Some of the projects Victory Aircraft worked on came as a result of the deliberations of an interdepartmental committee on air transport policy / committee on post-war aircraft manufacturing, in 1943.
A sub-committee recommended the development of a fast, powerful and, if possible, pressurised four-engine long-range transport for the Royal Canadian Air Force (RCAF), Trans-Canada Air Lines (TCA) and Canadian Pacific Airlines, a subsidiary of a Canadian transport giant, Canadian Pacific Railway. Thanks to the support of Ralph Pickard Bell, director general of aeronautical production at the Department of Munitions and Supply, Victory Aircraft was awarded the contract to develop this aircraft, the Victory 4.
Realising the importance of having an experienced project manager, the Department of Munitions and Supply asked A.V. Roe, whose Lancaster bomber was being produced by Victory Aircraft, to release one of its best engineers. The British aircraft maker politely refused, citing the importance of its own projects. Bell was both surprised and disappointed. Victory Aircraft thus began designing the new airliner using its own resources. An Australian air carrier, Australian National Airways, was quick to take an interest in the Canadian airliner project. Some even proposed that the development of this aircraft become a binational project. Concerned above all with the survival of the Canadian aircraft industry, Bell politely refused to go down this path.
Even before the end of the summer of 1943, however, the interdepartmental committee questioned the need to develop a Canadian long-range airliner. The maiden flight of the first example of an airliner version of the Canadian-made Lancaster, in September 1943, had impressed the Department of Munitions and Supply. In early October, it asked Victory Aircraft to design an airliner using as many Lancaster components as possible. This Victory 5 would have to be equipped with a new, more spacious fuselage with a pressurized cabin, however. The aircraft manufacturer complies but recommended that any order go to the Victory 4, which was far superior to the Victory 5.
In November 1943, the Department of Munitions and Supply authorised Victory Aircraft to resume development of the Victory 4, now redesignated Victory 7. The aircraft manufacturer could also undertake the design of a derivative intended for North American routes, the Victory 9.
At this point in the story, it might prove useful to go back to 1942. Realising the importance of air transport during and after the war, the minister of Munitions and Supply, Clarence Decatur Howe wanted to replace the Lancaster airliners of the Canadian Government Trans-Atlantic Air Service (CGTAS) operated by TCA as soon as possible. A.V. Roe having developed a transport version of the Lancaster, the York, the Department of Munitions and Supply asked Victory Aircraft, in the fall of 1942, to manufacture 50 such aircraft modified to fit TCA's requirements.
The airline obtained the cancellation of the contract well before a prototype could be completed, however. The first transatlantic flights made by the Lancasters of the CGTAS had indeed revealed a strong tendency to icing. TCA also realised that the cabin of the York could be not pressurised, a significant shortcoming for the postwar civilian market. Mind you, the RCAF was not showing much interest in the York either.

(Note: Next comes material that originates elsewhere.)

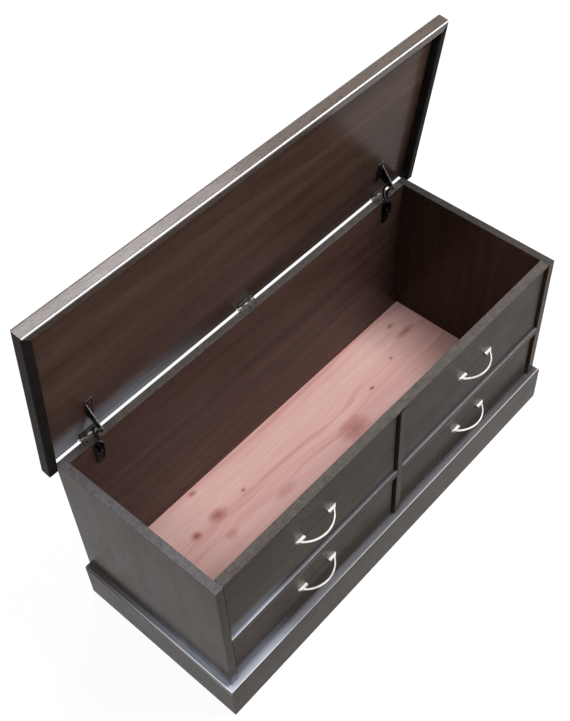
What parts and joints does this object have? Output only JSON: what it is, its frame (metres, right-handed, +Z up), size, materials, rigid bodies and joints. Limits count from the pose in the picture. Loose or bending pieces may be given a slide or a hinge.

That said, Victory Aircraft got the permission to complete a single York. Given the priority given to the production of Lancasters, this York did not fly until November 1944. It was delivered to the Royal Air Force in January 1945.
Increasingly busy with the early stages of the York project project, and very busy producing Lancasters, Victory Aircraft abandoned the Victory 7 and 9 around January 1944.
By then, the Department of Munitions and Supply was considered an option other than designing a Canadian airliner. It might after all be simpler and cheaper to build an American airliner under license? And so it was that Douglas Aircraft granted a license to produce the DC-4 to the Canadian government around February-April 1944.